Le cargo est maintenant quelque part sur bâbord mais on ne voit rien dans la boucaille. Quelle est en fait la visibilité réelle ? L’écran le donne à environ deux milles à l’est. Une pâle lueur, ses feux arrivent soudain à créer une sensation de quelque chose, un halo. Un voisin de rencontre de 128m en acier comme l’AIS le révèle plus tard. Milieu de Manche, nuit noire et un peu de vent. Nos routes sont presque parallèles et il sait, mais sûrement sans nous voir, qu’un voilier est à proximité . C’est excitant. L’homme de quart y est peut-être aussi fatigué que le barreur de Rocquette. A quoi pense-t-il ? Les lumières s’estompent en dix minutes car il marche deux fois plus vite. Il est temps de changer de barreur plutôt que de continuer à rêver éveillé. Sommeil immédiat le temps de se coincer entre les bancs. Cette nuit, l’équipier de quart peut dormir dans le cockpit, il n’y a pas de navigation à mener en permanence.

Après un moment rempli de rêves de barreur, le sommeil s’estompe, la lumière a légèrement changé. C’est l’aube et l’aube c’est le rail, notre rail. Tout le monde est déjà réveillé et bien réveillé… Rocquette file toujours SSE à 7 nœuds mais l’écran du traceur s’est rempli en plus de petites flèches colorées qui nous barrent la route. Au dehors, l’horizon fait semblant d’apparaître bordé d’une multitude de feux. Nous sommes évidemment un peu plus nord que prévu et il faudra couper le flot ininterrompu pour continuer vers les Pierres-Noires.

« Business as usual », ce flot de cargos ne cesse jamais et un autre en sens inverse nous attends quelques milles plus loin. Nous sommes juste à   l’extérieur! Ils doivent aussi nous voir sur leur écran, tout comme les contrôleurs de Ouessant-Trafic. Un remorqueur marche devant nous à 3,8 nœuds et trois cargos entre 12 et 18 nœuds sont un peu plus loin.
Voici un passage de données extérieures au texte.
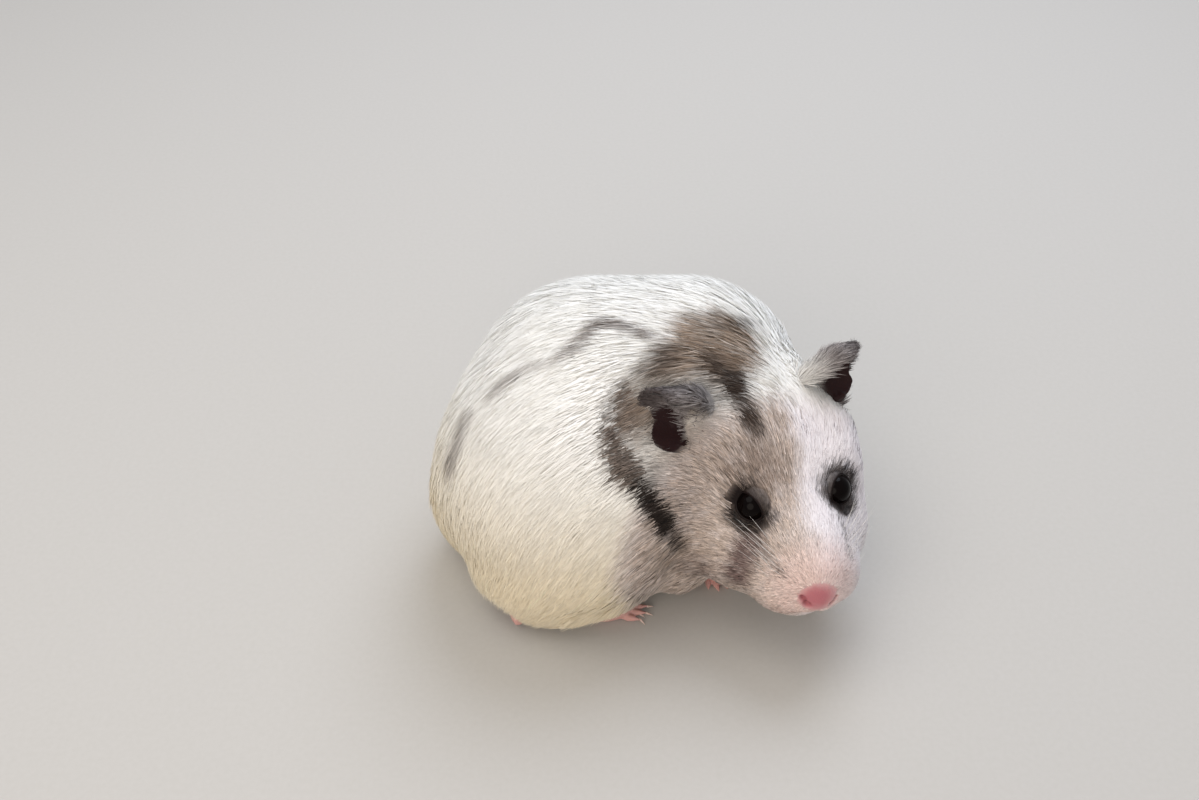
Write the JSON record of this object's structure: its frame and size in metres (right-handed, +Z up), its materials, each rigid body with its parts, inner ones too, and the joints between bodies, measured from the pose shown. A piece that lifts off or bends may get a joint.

Nous décidons de passer un mille devant le remorqueur… C’est parti… Comme nous approchons, il allume un puissant projecteur. Les feux de sa remorque sont maintenant visibles et il n’a vraiment pas l’air de nous vouloir à proximité. Nous virons puis remontons NE. Trois nouveaux cargos approchent. Nous repartons à l’assaut en laissant cette fois passer le remorqueur et, passant bien devant les premiers, nous visons l’arrière du troisième. Vingt minutes pour traverser à vive allure… Le dernier navire a cependant modifié sa route pour nous passer derrière. Ce n’était pas prévu de le déranger mais chacun de nous deux a maintenant une intention bien claire et c’est correct. Nous reprenons donc notre cap initial. Le petit tanker est maintenant bien visible dans la belle lumière dorée du nouveau jour. Il nous croise sans se manifester, un mille derrière ! Fin de la première mi-temps et ambiance excitante dans ce vent du matin vraiment bien frais et ce ciel bleu….

« Rocquette, Rocquette … » à la VHF. Un chalutier à perches cornouaillais dans la zone intermédiaire nous a maintenant identifié à l’AIS et commence à s’inquiéter de notre présence. Le canal de dégagement qu’il nous indique reste cependant muet….

Nous avons maintenant abattu et filons SO vers le rail montant. Sept cargos s’y profilent sur 4 à 5 milles ? Ca va être chaud ! D’autres pêcheurs sont au boulot, perches déployées. Il y a du monde dans le bourg ce matin ! Sommes-nous peut-être les touristes qui perturbent les travailleurs ? Non, pas vraiment ; Rocquette est très attentif à bien naviguer.

La limite du DST n’est plus qu’à quelques milles au sud. Autant y aller et sortir du dispositif en tirant encore quelques bords dans la zone intermédiaire car le flot de cargos montants ne faiblit pas vraiment. Encore une demi-heure et la limite, bien visible en rouge sur l’écran, est atteinte. Cap au SW vers Douarnenez maintenant. Nous passons devant deux « petits » navires tandis qu’un mastodonte se profile au sud et nous passe un demi-mille derrière. Le Marco-Polo, 396m, 16000 EVP file à plus de 20 nœuds vers les ports du nord.

Depuis le temps que je voulais le photographier ; il fallait savoir en fait se lever très tôt … du coté nord d’Ouessant.